The Red Army took one fort after another. Soviet aircraft hit the ‘Petropavlovsk’ and the ‘Sevastopol’, while Tukhachevsky ordered to attack the battleships with "asphyxiating gasses and poisonous shells", as well. 

Eventually, the fighting began in the streets of Kronstadt itself. The fierce resistance of the defenders allowed 8,000 rebellious sailors, soldiers and local residents, along with the head of the Provisional Revolutionary Committee, Stepan Petrichenko, to escape to Finland.

Suppression of the Kronstadt mutiny.

By noon on March 18, the city was completely taken by the Red Army. As a result of the assault, a little less than 2,000 of its soldiers were killed, while Kronstadt residents lost about 1,000.

Repressions

The Bolsheviks could not leave such treachery unpunished. As Lenin remarked in a conversation with French socialist Jacques Sadoul, speaking of the mutiny, "This is ‘Thermidor’. But, we will not let ourselves be guillotined. We will commit ‘Thermidor’ ourselves!" 

More than 2,000 rebels were shot, while 6,500 were sentenced to imprisonment. By President Boris Yeltsin's decree of January 10, 1994, all participants of the Kronstadt Uprising were posthumously rehabilitated.
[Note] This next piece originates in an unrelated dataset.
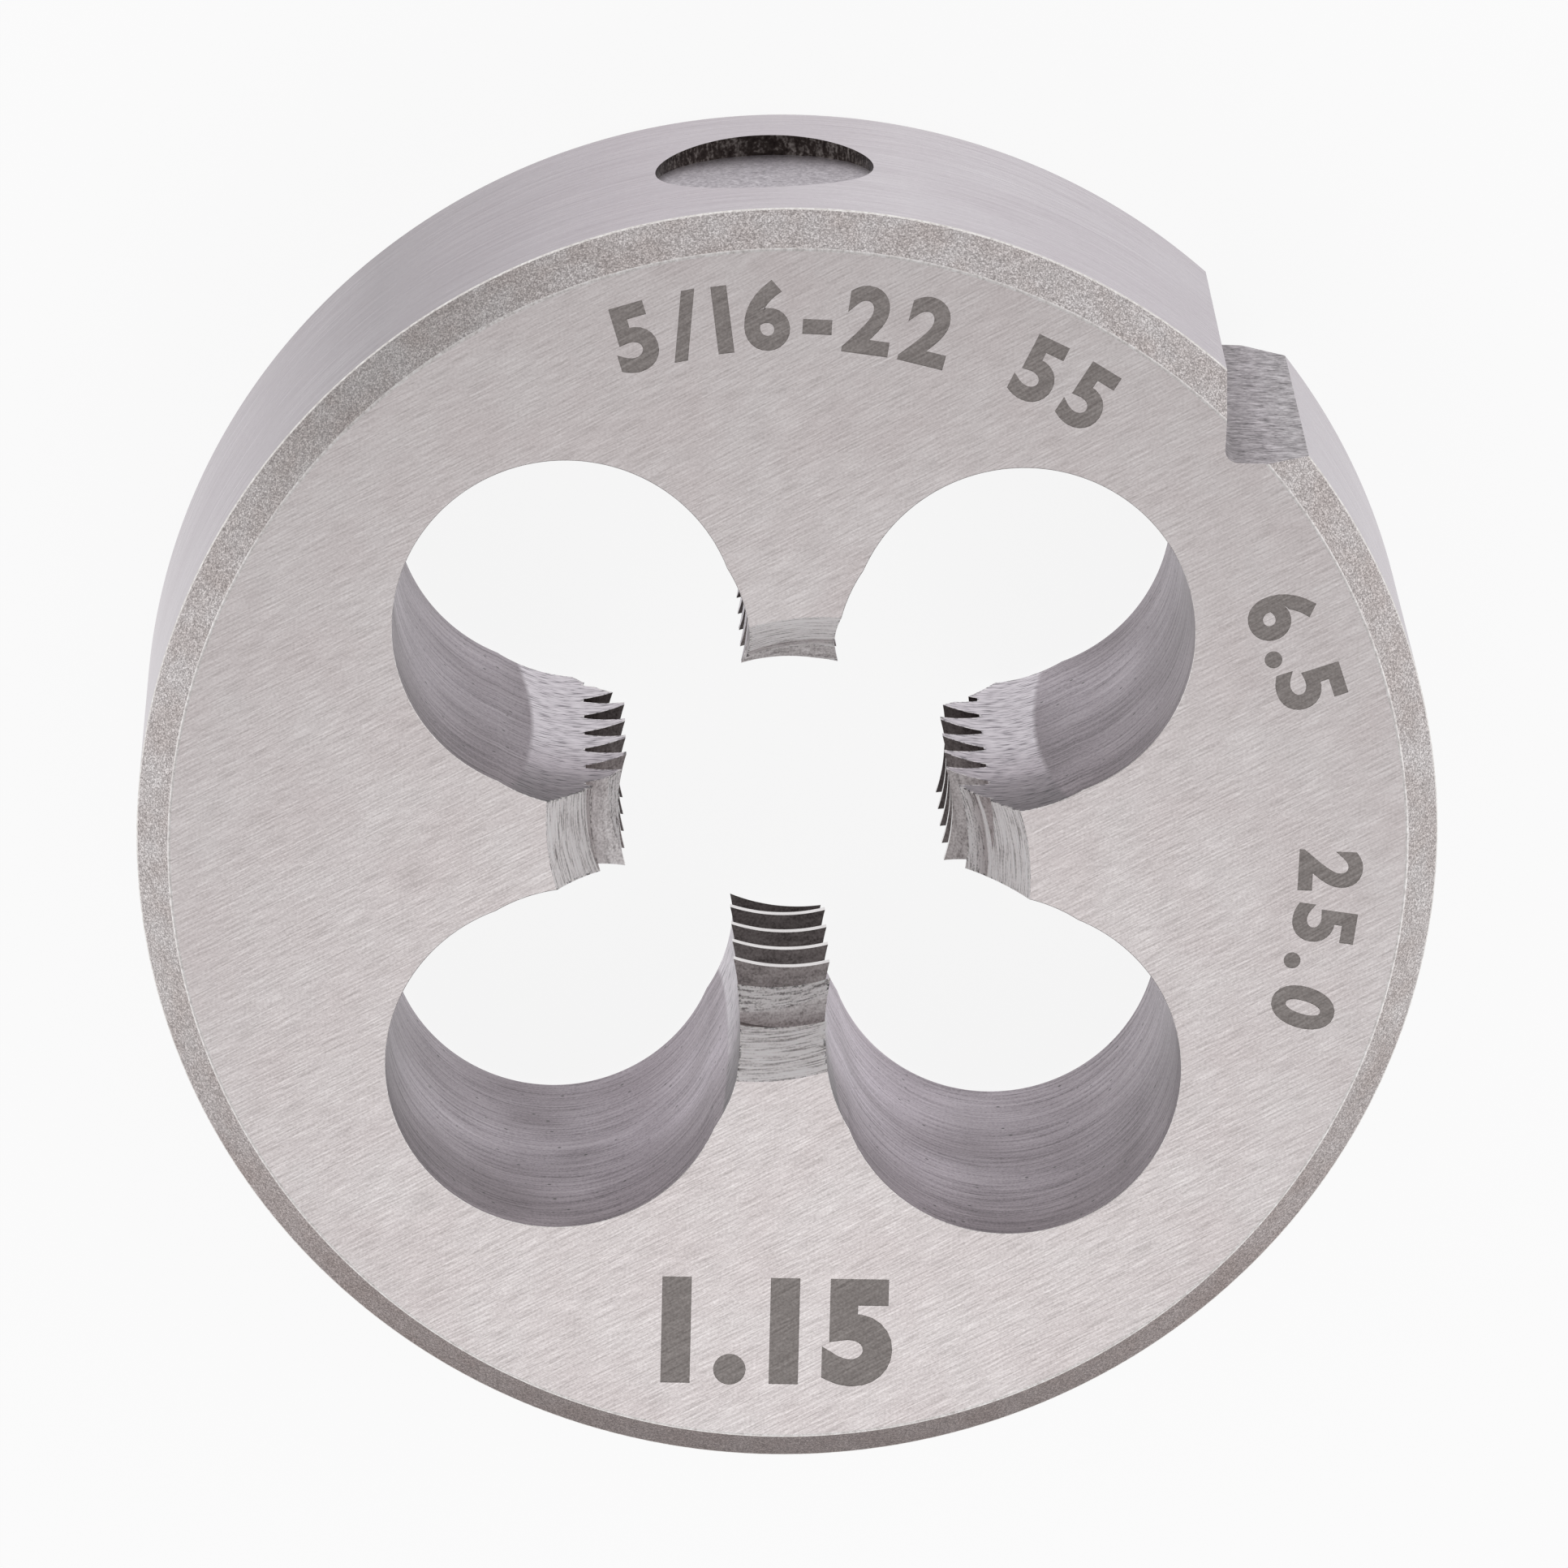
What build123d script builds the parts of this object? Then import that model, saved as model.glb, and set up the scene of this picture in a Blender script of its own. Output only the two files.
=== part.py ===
from build123d import *
from math import cos, radians, sin, tan
import os

# A solid round threading die, one piece of hardened steel, lying on its back face.
# +Z is the axis of the thread and points out of the marked face, where a rod enters.
# The four lands stand on the X and Y axes, and the four flutes lie between them.
# All sizes are in millimetres, all angles in degrees.

# Body
body_diameter = 25.0
body_thickness = 9.0
edge_chamfer_radial = 0.63
edge_chamfer_axial = 0.70

# Thread: right-hand, 5/16 inch with 22 turns to the inch, in the Whitworth form
thread_pitch = 1.1545
thread_root_diameter = 7.938
thread_flank_angle = 55.0
thread_crest_height = 6.03        # height of a whole crest, where it is measured
thread_crest_angle = 270.0        # direction from the axis in which it is measured
thread_cutter_sweep = 60.0        # the turn that one stretch of the cutter takes

# Lands and flutes
land_count = 4
flute_diameter = 6.6
flute_centre_radius = 6.17
rake_diameter = 6.22
rake_centre_radius = 5.555

# Front entry: a countersink, then the lead, where the teeth grow to their full height
entry_diameter = 9.32
entry_angle = 66.0
lead_diameter = 7.76
lead_angle = 63.0
lead_relief = 0.60                # how far the cones of a land sit off the axis, behind its cutting edge

# Back entry: one cone on each land
back_entry_diameter = 8.60
back_entry_angle = 60.0
back_relief = 0.45                # the same as the lead's, but towards the land's other side

# Rim: a V groove and, on each side of it, a seat for a screw of a die holder
groove_angle = 44.0
groove_depth = 1.22
groove_opening = 90.0
groove_root_radius = 0.25
seat_diameter = 4.2
seat_depth = 0.40
seat_spread = 49.0                # from the groove to each seat

# Values that follow from the driving dimensions
body_radius = body_diameter / 2
thread_depth = 0.6403 * thread_pitch
thread_root_flat = thread_pitch / 6
root_radius = thread_root_diameter / 2
crest_radius = root_radius - thread_depth
flank_tan = tan(radians(thread_flank_angle / 2))
gap_width = thread_root_flat + 2 * thread_depth * flank_tan
land_step = 360 / land_count
overcut = 0.5                     # how far a cutter runs past the surface that it cuts
thread_overcut = 0.1              # the same for the thread, so small that its turns stay apart
groove_mouth = gap_width + 2 * thread_overcut * flank_tan


def upright_plane(angle):
    """A plane through the axis: its x runs outward in the direction of angle, its y runs up."""
    outward = Vector(cos(radians(angle)), sin(radians(angle)), 0)
    across = Vector(sin(radians(angle)), -cos(radians(angle)), 0)
    return Plane(origin=(0, 0, 0), x_dir=outward, z_dir=across)


# The blank: a disc with a chamfer at each edge, as it leaves the lathe
with BuildPart() as blank:
    with BuildSketch(Plane.XZ):
        with BuildLine():
            Polyline(
                (0, 0),
                (body_radius - edge_chamfer_radial, 0),
                (body_radius, edge_chamfer_axial),
                (body_radius, body_thickness - edge_chamfer_axial),
                (body_radius - edge_chamfer_radial, body_thickness),
                (0, body_thickness),
                close=True,
            )
        make_face()
    revolve(axis=Axis.Z)

# The thread cutter: one stretch of a groove with straight flanks, on a right-hand helix. It is
# longer than a land is wide, and is set to every turn of the thread on every land.
cutter_rise = thread_pitch * thread_cutter_sweep / 360
cutter_foot = (0, 0, -cutter_rise / 2)
cutter_end = upright_plane(-thread_cutter_sweep / 2)

with BuildPart() as thread_cutter:
    with BuildLine(Plane(origin=cutter_foot, x_dir=cutter_end.x_dir, z_dir=(0, 0, 1))) as cutter_path:
        Helix(pitch=thread_pitch, height=cutter_rise, radius=crest_radius)
    with BuildSketch(Plane(origin=cutter_foot, x_dir=cutter_end.x_dir, z_dir=cutter_end.z_dir)):
        with BuildLine():
            Polyline(
                (crest_radius - thread_overcut, -groove_mouth / 2),
                (root_radius, -thread_root_flat / 2),
                (root_radius, thread_root_flat / 2),
                (crest_radius - thread_overcut, groove_mouth / 2),
                close=True,
            )
        make_face()
    sweep(path=cutter_path.wires()[0], is_frenet=True)

# The front entry of one land. Its cones are turned about a line beside the axis, so that they
# fall away behind the cutting edge, which is the land's edge that comes first anticlockwise.
entry_tan = tan(radians(entry_angle / 2))
lead_tan = tan(radians(lead_angle / 2))
lead_top = body_thickness - (entry_diameter - lead_diameter) / 2 / entry_tan
lead_end_radius = crest_radius - lead_relief - overcut
lead_bottom = lead_top - (lead_diameter / 2 - lead_end_radius) / lead_tan
entry_top_radius = entry_diameter / 2 + overcut * entry_tan

with BuildPart() as entry_cones:
    for land in range(land_count):
        land_angle = land * land_step
        behind = radians(land_angle - 90)
        cone_axis = Axis((lead_relief * cos(behind), lead_relief * sin(behind), 0), (0, 0, 1))
        start = upright_plane(land_angle - land_step / 2)
        with BuildSketch(Plane(origin=cone_axis.position, x_dir=start.x_dir, z_dir=start.z_dir)):
            with BuildLine():
                Polyline(
                    (0, lead_bottom),
                    (lead_end_radius, lead_bottom),
                    (lead_diameter / 2, lead_top),
                    (entry_top_radius, body_thickness + overcut),
                    (0, body_thickness + overcut),
                    close=True,
                )
            make_face()
        revolve(axis=cone_axis, revolution_arc=land_step)

# The back entry of one land. For a rod that enters here, the cutting edge is the land's other
# edge, so these cones sit off the axis to the other side.
back_tan = tan(radians(back_entry_angle / 2))
back_end_radius = crest_radius - back_relief - overcut
back_depth = (back_entry_diameter / 2 - back_end_radius) / back_tan
back_foot_radius = back_entry_diameter / 2 + overcut * back_tan

with BuildPart() as back_cones:
    for land in range(land_count):
        land_angle = land * land_step
        ahead = radians(land_angle + 90)
        cone_axis = Axis((back_relief * cos(ahead), back_relief * sin(ahead), 0), (0, 0, 1))
        start = upright_plane(land_angle - land_step / 2)
        with BuildSketch(Plane(origin=cone_axis.position, x_dir=start.x_dir, z_dir=start.z_dir)):
            with BuildLine():
                Polyline(
                    (0, -overcut),
                    (back_foot_radius, -overcut),
                    (back_end_radius, back_depth),
                    (0, back_depth),
                    close=True,
                )
            make_face()
        revolve(axis=cone_axis, revolution_arc=land_step)

# The die itself
with BuildPart() as die_body:
    add(blank.part)

    # The bore at the height of the crests
    with BuildSketch(Plane.XY):
        Circle(crest_radius)
    extrude(amount=body_thickness, mode=Mode.SUBTRACT)

    # Four flutes that carry the chips away, each opened towards the bore by the cut that
    # leaves the hollow rake faces on the sides of the lands
    with BuildSketch(Plane.XY):
        with PolarLocations(flute_centre_radius, land_count, start_angle=land_step / 2):
            Circle(flute_diameter / 2)
        with PolarLocations(rake_centre_radius, land_count, start_angle=land_step / 2):
            Circle(rake_diameter / 2)
    extrude(amount=body_thickness, mode=Mode.SUBTRACT)

    # The teeth: the middle of each groove lies half a pitch below a crest
    for land in range(land_count):
        facing = land * land_step
        rise_to_land = thread_pitch * ((facing - thread_crest_angle) / 360 - 0.5)
        lowest = (thread_crest_height + rise_to_land) % thread_pitch
        for turn in range(int(body_thickness / thread_pitch) + 1):
            with Locations(Location((0, 0, lowest + turn * thread_pitch), (0, 0, facing))):
                add(thread_cutter.part, mode=Mode.SUBTRACT)

    # The front and back entries
    add(entry_cones.part, mode=Mode.SUBTRACT)
    add(back_cones.part, mode=Mode.SUBTRACT)

    # The V groove in the rim
    groove_plane = Plane(origin=(0, 0, 0), x_dir=upright_plane(groove_angle).x_dir, z_dir=(0, 0, 1))
    groove_root = body_radius - groove_depth
    groove_reach = groove_depth + overcut
    groove_half_width = groove_reach * tan(radians(groove_opening / 2))
    with BuildSketch(groove_plane) as groove_section:
        with BuildLine():
            Polyline(
                (groove_root, 0),
                (groove_root + groove_reach, groove_half_width),
                (groove_root + groove_reach, -groove_half_width),
                close=True,
            )
        make_face()
        root_corner = groove_section.vertices().sort_by_distance((0, 0, 0))[0]
        fillet(root_corner, radius=groove_root_radius)
    extrude(amount=body_thickness, mode=Mode.SUBTRACT)

    # The screw seats: flat-bottomed, at mid thickness
    for side in (-1, 1):
        outward = upright_plane(groove_angle + side * seat_spread).x_dir
        floor_centre = outward * (body_radius - seat_depth) + Vector(0, 0, body_thickness / 2)
        with BuildSketch(Plane(origin=floor_centre, z_dir=outward)):
            Circle(seat_diameter / 2)
        extrude(amount=seat_depth + overcut, mode=Mode.SUBTRACT)

die_body.part.label = "die_body"

os.makedirs("parts", exist_ok=True)
export_step(die_body.part, "parts/die_body.step")

print("crest diameter", round(2 * crest_radius, 3), "mm")
print("tooth crest width", round(thread_pitch - gap_width, 3), "mm")
print("solids", len(die_body.solids()), "valid", die_body.part.is_valid)
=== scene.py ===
# %% [markdown]
# # A round threading die
#
# A round die is one piece of hardened high-speed steel. A rod is turned into its bore, and the
# teeth on four lands cut a thread round it, while the chips fall into the four flutes between.
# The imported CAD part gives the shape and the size. This script dresses it: the same shape with
# finer curves, broken edges, and on each surface the finish of the tool that made it.

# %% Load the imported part
import bmesh
import bpy
from math import cos, degrees, radians, sin, tan
from mathutils import Matrix, Vector


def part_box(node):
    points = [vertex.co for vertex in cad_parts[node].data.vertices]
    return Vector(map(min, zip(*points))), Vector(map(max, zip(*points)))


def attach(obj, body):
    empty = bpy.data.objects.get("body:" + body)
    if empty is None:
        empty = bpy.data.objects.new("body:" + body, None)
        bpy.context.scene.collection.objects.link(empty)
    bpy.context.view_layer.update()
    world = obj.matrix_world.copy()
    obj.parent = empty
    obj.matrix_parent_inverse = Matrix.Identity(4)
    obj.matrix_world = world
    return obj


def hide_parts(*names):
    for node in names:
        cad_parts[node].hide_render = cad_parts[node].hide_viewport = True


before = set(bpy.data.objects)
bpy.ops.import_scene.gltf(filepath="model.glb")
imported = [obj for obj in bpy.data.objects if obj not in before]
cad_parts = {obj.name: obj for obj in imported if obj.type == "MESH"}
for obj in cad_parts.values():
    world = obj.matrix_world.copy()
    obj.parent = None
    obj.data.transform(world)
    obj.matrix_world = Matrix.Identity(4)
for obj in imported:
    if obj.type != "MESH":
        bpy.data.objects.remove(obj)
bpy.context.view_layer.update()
low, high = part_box("die_body")
MM = 0.001
print("CAD box in mm:", [round(c / MM, 2) for c in (high - low)])

# %% [markdown]
# ## The sizes of the die
#
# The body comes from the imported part. The other sizes repeat those of the CAD source, so that a
# finer mesh can be cut to the same shape. They are in millimetres, and so is every mesh until it
# is finished, because a boolean is surer with numbers near one than with a few millionths.

# %% Sizes in millimetres
body_radius = (high.x - low.x) / 2 / MM
thickness = (high.z - low.z) / MM
chamfer_radial, chamfer_axial = 0.63, 0.70
pitch, root_radius = 1.1545, 3.969                       # 22 turns to the inch
thread_depth = 0.6403 * pitch
crest_radius, root_flat = root_radius - thread_depth, pitch / 6
flank_tan = tan(radians(55 / 2))
crest_height, crest_angle = 6.03, 270.0                  # where one crest is, on the land at -Y
flute_radius, flute_centre = 3.30, 6.17
rake_radius, rake_centre = 3.11, 5.555
entry_radius, entry_tan = 4.66, tan(radians(33))         # the front countersink
lead_radius, lead_tan = 3.88, tan(radians(31.5))         # the front lead
back_radius, back_tan = 4.30, tan(radians(30))           # the one cone at the back
relief, back_relief = 0.60, 0.45                         # how far these cones sit off the axis
groove_angle, groove_depth, groove_rounding = 44.0, 1.22, 0.25
seat_radius, seat_depth, seat_spread = 2.10, 0.40, 49.0
edge_break, flute_break = 0.035, 0.012
over = 0.5                                               # how far a cutter runs past a surface
lands = (0.0, 90.0, 180.0, 270.0)
body_steps, hole_steps, seat_steps = 360, 180, 96        # straight pieces in a whole turn
cone_steps = 60                                          # and in the quarter turn of a land
print("body", round(2 * body_radius, 2), "x", round(thickness, 2), "mm")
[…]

The mutiny of the most reliable fighters and the support they received among other military units shocked and frightened the Soviet leadership. This event, together with a large-scale uprising in Tambov province, forced Lenin to abandon "war communism" as soon as possible.

Vladimir Lenin and soldiers who participated in the suppression of the mutiny in Kronstadt.

Already on March 21, 1921, the ‘prodrazverstka’ was replaced by a natural ‘prodnalog’ (a tax on food production), which was half as much. In order to revive the economy, authorities decided to temporarily deviate from their principles and implement a limited "restoration of capitalism" in the country with partial denationalization of industry, the introduction of freedom of trade, wage labor, etc. 

The so-called ‘New Economic Policy’ was pursued by the USSR leadership until the late 1920s, when it was replaced by collectivization and industrialization.